→ Collected material:
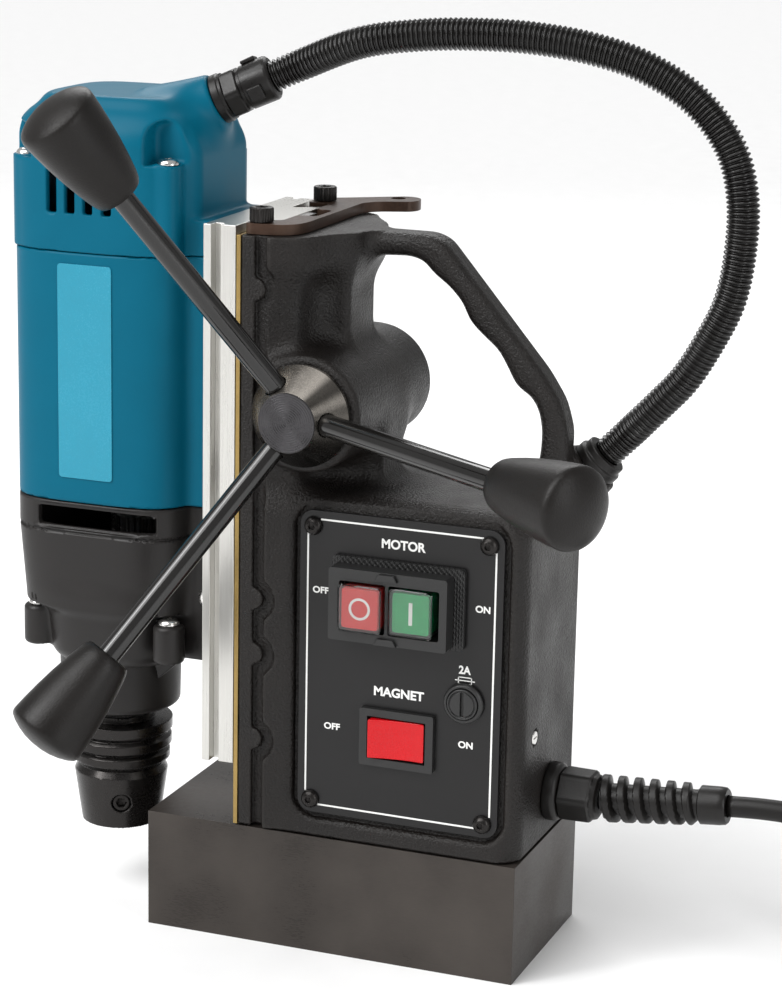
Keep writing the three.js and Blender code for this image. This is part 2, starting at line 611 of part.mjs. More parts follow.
function motorCap() {
  const { x, halfX, halfY, seam, ledge, top } = MOTOR;
  const head = new THREE.ExtrudeGeometry(softSquare(x + 1, halfX - 10, halfY - 12, 3), {
    depth: top - ledge - 8, bevelEnabled: true, bevelThickness: 6, bevelSize: 6, bevelSegments: 1,
  }).translate(0, 0, ledge + 2);
  const hoseBoss = aim(rod(13, -26, -GAP, 20), HOSE_MOTOR.point, HOSE_MOTOR.direction);
  const pad = block(-78, RAIL.front - GAP, -27, 27, seam, RAIL.top - 1);
  const shoulder = block(-84, -68, -27, 27, seam + 1, ledge + 8);
  const skirt = upright(softSquare(x, halfX, halfY), seam, ledge);
  const room = upright(softSquare(x, halfX - 3, halfY - 3), seam - 1, ledge - 3);
  const roof = upright(softSquare(x, halfX - 13, halfY - 13, 3), ledge - 4, top - 4);
  const slots = VENT_SLOTS.x.flatMap((slotX) => [[-60, -30], [30, 60]].map(([y0, y1]) => (
    block(slotX, slotX + VENT_SLOTS.width, y0, y1, VENT_SLOTS.bottom, VENT_SLOTS.top)
  )));
  const wireHole = aim(rod(5.5, -40, 4, 10), HOSE_MOTOR.point, HOSE_MOTOR.direction);
  const shell = solid([skirt, head, pad, shoulder, hoseBoss], [room, roof, ...slots, wireHole]);
  const cupTop = ledge + 24;
  const cup = turned([[13.4, 322], [17, 322], [17, cupTop], [0, cupTop], [0, 340], [13.4, 340], [13.4, 322]], 20);
  return solid([shell, cup.translate(x, 0, 0)]);
}

function armature() {
  const profile = [
    [0, 157.5], [2.5, 157.5], [2.5, 172], [5, 172], [5, 204], [21.8, 204], [21.8, 262], [14, 262],
    [14, 272], [13, 272], [13, 292], [5, 292], [5, 338], [0, 338],
  ];
  const pinion = upright(gearShape(STAGE_1.pinion, STAGE_1.module, towardsLayshaft(MOTOR.x)), 158, 171);
  return solid([turned(profile, 20), pinion]).translate(MOTOR.x, 0, 0);
}

function coolingFan() {
  const disc = turned([[5.3, 189], [33, 189], [33, 192.5], [9, 192.5], [9, 199], [5.3, 199], [5.3, 189]], 16);
  const blades = Array.from({ length: 7 }, (_, i) => (
    block(12, 32, -0.8, 0.8, 192, 199).rotateZ((i / 7) * TURN)
  ));
  return solid([disc, ...blades]).translate(MOTOR.x, 0, 0);
}

function ring(inner, outer, z0, z1, x, segments = 24) {
  return turned([[inner, z0], [outer, z0], [outer, z1], [inner, z1], [inner, z0]], segments).translate(x, 0, 0);
}

function carbonBrush(side) {
  const y = [side * 13.5, side * 36].sort((a, b) => a - b);
  return block(MOTOR.x - 3.5, MOTOR.x + 3.5, y[0], y[1], 275, 288);
}

// ---------------------------------------------------------------- spindle and tool holder
function spindle() {
  const shaft = turned([[0, 82], [9, 82], [9, 110], [8, 110], [8, 153], [0, 153]], 16);
  const gearOutline = gearShape(STAGE_2.gear, STAGE_2.module, towardsLayshaft(SPINDLE.x));
  const gear = upright(gearOutline, STAGE_2.bottom, STAGE_2.top);
  return solid([shaft, gear]).translate(SPINDLE.x, 0, 0);
}

function toolHolder() {
  const bottom = SPINDLE.holderBottom;
  const outside = [
    [0, 81.5], [15, 81.5], [15, 78.5], [23, 78.5], [23, 73.5], [20.6, 72], [22.6, 70.5], [22.6, 66.5],
    [19.8, 65], [21.8, 63.5], [21.8, 60], [19, 57.5], [20.8, 54.5], [17.5, bottom],
  ];
  const bore = [[9.6, bottom], [9.6, 72], [0, 72]];
  const holder = turned([...outside, ...bore].reverse(), 20).translate(SPINDLE.x, 0, 0);
  return solid([holder], SET_SCREW_ANGLES.map((angle) => setScrewShape(angle, 4.3, 5, 30)));
}

const SET_SCREW_ANGLES = [deg(-64), deg(116)];

function setScrewShape(angle, radius, start, end, sides = 16) {
  return aim(rod(radius, start, end, sides), v3(SPINDLE.x, 0, 43), v3(Math.cos(angle), Math.sin(angle), 0));
}

function setScrew(angle) {
  return solid([setScrewShape(angle, 4, 10, 18.2)], [setScrewShape(angle, 2.3, 14.5, 20, 6)]);
}

// ---------------------------------------------------------------- hose
function hoseFitting({ point, direction, start, end }) {
  const collar = start + 4;
  const profile = [
    [6.2, start], [11.2, start], [11.2, collar], [9.6, collar], [9.6, end], [6.2, end], [6.2, start],
  ];
  return aim(turned(profile, 14), point, direction);
}

function pastFitting({ point, direction, end }, distance) {
  return point.clone().addScaledVector(direction, end + distance);
}

// The hose's middle line, from the motor's fitting over the handle to the base's fitting.
const HOSE_ROUTE = [
  pastFitting(HOSE_MOTOR, GAP), pastFitting(HOSE_MOTOR, 12),
  v3(-9.5, 6, 382.6), v3(16, 7, 386.8), v3(41.3, 8, 388.3), v3(66.4, 9, 387.7), v3(91.1, 10, 384.3),
  v3(111.7, 11, 378.1), v3(132.1, 12, 366), v3(146.8, 13, 348.1), v3(152.4, 14, 328.6), v3(152.3, 15, 306.5),
  v3(148.7, 16, 286), v3(141, 17, 268.9), v3(131, 18, 252), v3(121, 19.2, 240.6), v3(113, 19.8, 232),
  pastFitting(HOSE_BASE, 12), pastFitting(HOSE_BASE, GAP),
];

// ---------------------------------------------------------------- mains lead
function alongX(profile, segments = 18) {
  return aim(turned(profile, segments), v3(0, GLAND.y, GLAND.z), v3(1, 0, 0));
}

function lockNut() {
  const [x0, x1] = GLAND.lockNut;
  return alongX([[8.4, x0], [12.6, x0], [12.6, x1 - 1], [11.6, x1], [8.4, x1], [8.4, x0]]);
}

function cordGland() {
  const [x0, x1] = GLAND.body;
  const inside = BOX.right - 10;
  return alongX([
    [5, inside], [8, inside], [8, x0], [11.4, x0], [11.4, x1 - 3], [9.6, x1], [5, x1], [5, inside],
  ]);
}

function strainRelief() {
  const [x0, x1] = GLAND.relief;
  const long = x1 - x0;
  const bore = CORD.radius + GAP;
  const boot = turned([
    [bore, 0], [9.4, 0], [8.6, 14], [7.6, 38], [7.7, 42], [7.7, long], [bore, long], [bore, 0],
  ], 14);
  const root = v3(x0, GLAND.y, GLAND.z);
  return aim(boot, root, v3(x1 + GAP, CORD.start.y, CORD.start.z).sub(root));
}

// The lead's middle line, out of the strain relief, down to the bench and up to the coil.
function leadRoute() {
  const { start, radius, bendRadius } = CORD;
  const flat = v3(186, GLAND.y, 77.6);
  const theta = Math.acos(1 - (flat.z - radius) / (2 * bendRadius));
  const landing = flat.x + 2 * bendRadius * Math.sin(theta);
  const steps = 6;
  const route = [start.clone(), v3(174, GLAND.y, 77.4), flat];
  for (let i = 1; i <= steps; i++) {
    const a = (theta * i) / steps;
    route.push(v3(flat.x + bendRadius * Math.sin(a), GLAND.y, flat.z - bendRadius * (1 - Math.cos(a))));
  }
  for (let i = steps - 1; i >= 0; i--) {
    const a = (theta * i) / steps;
    route.push(v3(landing - bendRadius * Math.sin(a), GLAND.y, radius + bendRadius * (1 - Math.cos(a))));
  }
  route.push(v3(COIL.x, GLAND.y, radius));
  return route;
}

// The wound part of the lead, with the sector cut out where the lead comes in under it.
function mainsCoil() {
  const { x, y, radius, rows } = COIL;
  const half = rows * CORD.radius;
  const [inner, outer, top] = [radius - half, radius + half, 2 * half];
  const profile = [[inner, 0], [outer, 0], [outer, top], [inner, top], [inner, 0]];
  const cut = block(x - 60, x + GAP, -20, GLAND.y + CORD.radius + 0.4, -1, top + 1);
  return solid([turned(profile, 28).translate(x, y, 0)], [cut]);
}

const COIL_TOP = 2 * COIL.rows * CORD.radius;
const PLUG_END = onTailLoop(PLUG.turned, COIL_TOP + GAP + PLUG.radius);
const PLUG_DIRECTION = v3(Math.sin(deg(PLUG.turned)), -Math.cos(deg(PLUG.turned)), 0);

function onTailLoop(angle, z) {
  const { x, y, radius } = TAIL_LOOP;
  return v3(x + radius * Math.cos(deg(angle)), y + radius * Math.sin(deg(angle)), z);
}

// The last of the lead: off the coil's top turn and round in a loop, rising into the plug.
function tailRoute() {
  const { from } = TAIL_LOOP;
  const low = COIL_TOP + GAP + CORD.radius;
  const leave = v3(Math.cos(deg(from)), Math.sin(deg(from)), 0).multiplyScalar(COIL.innerTurn);
  const route = [leave.add(v3(COIL.x, COIL.y, low))];
  const steps = 12;
  for (let i = 0; i < steps; i++) {
    const share = THREE.MathUtils.smoothstep(i, 2, steps - 1);
    route.push(onTailLoop(from + (i / steps) * (PLUG.turned - from), low + share * (PLUG_END.z - low)));
  }
  for (const left of [3, GAP]) route.push(PLUG_END.clone().addScaledVector(PLUG_DIRECTION, left));
  return route;
}

function mainsPlug() {
  const { radius, length } = PLUG;
  const neck = length - 40;
  const body = turned([
    [0, 0], [6.5, 0], [9, neck], [radius - 3, neck + 6], [radius, neck + 14], [radius, length], [0, length],
  ], 24);
  const pins = [-9.5, 9.5].map((x) => rod(2.4, length - 1, length + 19, 10).translate(x, 0, 0));
  return aim(solid([body, ...pins]), PLUG_END, PLUG_DIRECTION.clone().negate());
}

// ---------------------------------------------------------------- the whole machine
const frame = group(
  magnetPieces(),
  named('column_casting', columnCasting(), CAST_PAINT()),
  named('gib_strip_near', gibStrip(-1), BRASS()),
  named('gib_strip_far', gibStrip(1), BRASS()),
  named('top_plate', topPlate(), DARK_STEEL()),
  topPlateScrews(),
  named('control_plate', controlPlate(), BLACK_PLASTIC()),
  panelScrews(),
  named('motor_switch', motorSwitch(), BLACK_PLASTIC()),
  named('magnet_switch', rockerFrame(), BLACK_PLASTIC()),
  named('fuse_holder', fuseHolder(), BLACK_PLASTIC()),
  named('control_board', controlBoard(), finish(0x1d5c38, 0.5, 0)),
  named('feed_bush_near', feedBush(FEED.bossFront, -18), BRASS()),
  named('feed_bush_far', feedBush(18, 41.5), BRASS()),
  named('gland_locknut', lockNut(), BLACK_PLASTIC()),
  named('cord_gland', cordGland(), BLACK_PLASTIC()),
  named('strain_relief', strainRelief(), RUBBER()),
  named('hose_base_fitting', hoseFitting(HOSE_BASE), BLACK_PLASTIC()),
);

const lead = group(
  named('mains_cord', tube(leadRoute(), CORD.radius, CORD.sides, 16), RUBBER()),
  named('mains_coil', mainsCoil(), RUBBER()),
  named('mains_tail', tube(tailRoute(), CORD.radius, CORD.sides, 22), RUBBER()),
  named('mains_plug', mainsPlug(), RUBBER()),
);

const controls = group(
  named('off_button', pushButton(OFF_BUTTON), finish(0xb01c20, 0.4, 0)),
  named('on_button', pushButton(ON_BUTTON), finish(0x1c7a3a, 0.4, 0)),
  named('magnet_rocker', rockerPaddle(), finish(0xd81a1e, 0.3, 0)),
  named('fuse_cap', fuseCap(), BLACK_PLASTIC()),
);

const carriage = group(
  named('slide_rail', slideRail(), ALUMINIUM()),
  named('feed_rack', feedRack(), TURNED_STEEL()),
  named('gear_housing', gearHousing(), BLACK_PLASTIC()),
  named('motor_housing', motorHousing(), TEAL_PLASTIC()),
  named('motor_cap', motorCap(), TEAL_PLASTIC()),
  named('field_stator', ring(22.6, 36, 206, 260, MOTOR.x, 24), DARK_STEEL()),
  named('upper_bearing', ring(5.3, 13.1, 326, 337, MOTOR.x), TURNED_STEEL()),
  named('spindle_bearing', ring(9.3, 17, 95, 108, SPINDLE.x), TURNED_STEEL()),
  named('carbon_brush_near', carbonBrush(-1), RUBBER()),
  named('carbon_brush_far', carbonBrush(1), RUBBER()),
  named('hose_motor_fitting', hoseFitting(HOSE_MOTOR), BLACK_PLASTIC()),
);

const drive = group(
  named('armature', armature(), COPPER()),
  named('cooling_fan', coolingFan(), BLACK_PLASTIC()),
  named('layshaft', layshaft(), TURNED_STEEL()),
  named('spindle', spindle(), TURNED_STEEL()),
  named('tool_holder', toolHolder(), DARK_STEEL()),
  SET_SCREW_ANGLES.map((angle, i) => named(`set_screw_${i + 1}`, setScrew(angle), DARK_STEEL())),
);

const feed = group(
  named('feed_shaft', feedShaft(), TURNED_STEEL()),
  named('feed_hub', feedHub(), TURNED_STEEL()),
  feedHandle(),
);

const hose = named('hose', tube(HOSE_ROUTE, HOSE.radius, HOSE.sides, 26), RUBBER());

const machine = new THREE.Group();
machine.add(frame, lead, controls, carriage, drive, feed, hose);

export default machine;
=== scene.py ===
import itertools
import math

import bmesh
import bpy
import numpy as np
from mathutils import Matrix, Vector
from mathutils.geometry import tessellate_polygon


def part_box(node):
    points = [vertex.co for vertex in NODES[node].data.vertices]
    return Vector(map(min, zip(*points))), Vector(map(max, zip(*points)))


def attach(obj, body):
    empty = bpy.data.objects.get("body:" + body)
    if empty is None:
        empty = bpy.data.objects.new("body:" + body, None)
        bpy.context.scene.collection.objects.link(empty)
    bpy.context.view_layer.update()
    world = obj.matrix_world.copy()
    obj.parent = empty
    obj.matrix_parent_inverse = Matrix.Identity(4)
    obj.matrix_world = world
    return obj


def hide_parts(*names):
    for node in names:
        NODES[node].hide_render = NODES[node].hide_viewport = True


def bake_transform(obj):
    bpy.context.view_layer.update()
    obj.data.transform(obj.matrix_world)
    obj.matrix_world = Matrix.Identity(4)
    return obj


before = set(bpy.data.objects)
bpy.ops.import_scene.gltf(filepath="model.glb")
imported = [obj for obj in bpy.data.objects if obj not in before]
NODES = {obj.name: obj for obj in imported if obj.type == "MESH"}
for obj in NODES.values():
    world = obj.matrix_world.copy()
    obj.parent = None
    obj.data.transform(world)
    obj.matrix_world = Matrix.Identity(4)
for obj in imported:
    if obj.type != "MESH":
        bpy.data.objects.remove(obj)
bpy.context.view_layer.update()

MM = 0.001
TURN = 2 * math.pi
THIN = 0.02  # a radius that stands for a point on the axis
RING_SIDES = 72


def corners(node):
    """Lowest and highest corner of a CAD node, in millimetres."""
    low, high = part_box(node)
    return np.array(low) / MM, np.array(high) / MM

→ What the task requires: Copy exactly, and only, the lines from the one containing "obj.matrix_world = world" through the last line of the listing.

→ Reply:
    obj.matrix_world = world
    return obj


def hide_parts(*names):
    for node in names:
        NODES[node].hide_render = NODES[node].hide_viewport = True


def bake_transform(obj):
    bpy.context.view_layer.update()
    obj.data.transform(obj.matrix_world)
    obj.matrix_world = Matrix.Identity(4)
    return obj


before = set(bpy.data.objects)
bpy.ops.import_scene.gltf(filepath="model.glb")
imported = [obj for obj in bpy.data.objects if obj not in before]
NODES = {obj.name: obj for obj in imported if obj.type == "MESH"}
for obj in NODES.values():
    world = obj.matrix_world.copy()
    obj.parent = None
    obj.data.transform(world)
    obj.matrix_world = Matrix.Identity(4)
for obj in imported:
    if obj.type != "MESH":
        bpy.data.objects.remove(obj)
bpy.context.view_layer.update()

MM = 0.001
TURN = 2 * math.pi
THIN = 0.02  # a radius that stands for a point on the axis
RING_SIDES = 72


def corners(node):
    """Lowest and highest corner of a CAD node, in millimetres."""
    low, high = part_box(node)
    return np.array(low) / MM, np.array(high) / MM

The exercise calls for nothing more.